Travel planning experts frequently advise allowing generous buffers for domestic connections into long-haul services in Brazil due to the potential for weather, congestion or technical issues to affect punctuality. The latest disruptions provided a fresh illustration of how quickly a local concentration of cancellations can spread across the country’s interconnected network.

What Stranded Travellers Can Do Next

Consumer guidance published by Brazilian aviation and consumer-rights bodies notes that passengers facing cancellations or long delays should first check airline apps and official communication channels for rebooking options, as many carriers now process itinerary changes digitally before they are announced at airport gates. In situations where large numbers of flights are disrupted at a particular hub, self-service tools can sometimes offer faster solutions than waiting in physical queues.

Travellers are also encouraged to keep documentation of boarding passes, cancellation notices and any out-of-pocket expenses, which can be important when seeking refunds, credits or compensation under Brazil’s consumer protection framework. Policies vary between airlines and depend on the cause of the disruption and the type of ticket purchased, but receipts and records are often required to support claims.

For those with imminent international departures from São Paulo or Rio de Janeiro, travel specialists generally recommend contacting both the domestic and international carriers as soon as it becomes clear that a connection may be missed.

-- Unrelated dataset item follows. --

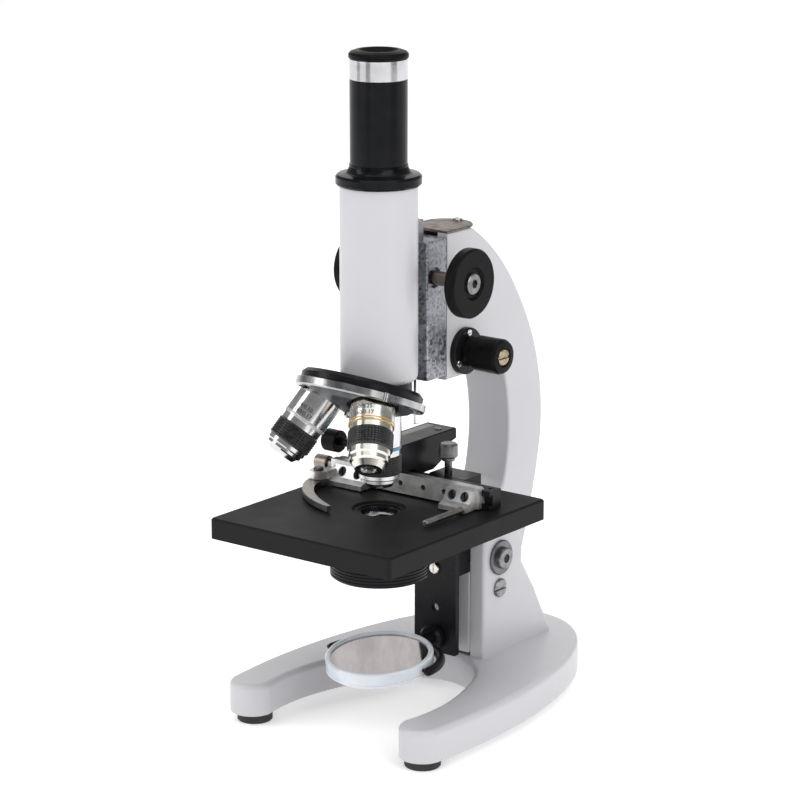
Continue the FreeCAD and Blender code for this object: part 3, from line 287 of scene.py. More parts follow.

Some airlines may be able to rebook passengers on alternative routings through different Brazilian hubs, while others may offer a change to a later long-haul departure if space is available.

For now, passengers flying through Viracopos, São Paulo, Rio de Janeiro and Brasília are being advised by local travel outlets to monitor flight status frequently on the day of travel and to build extra time into their itineraries, particularly when relying on connections between domestic and international services.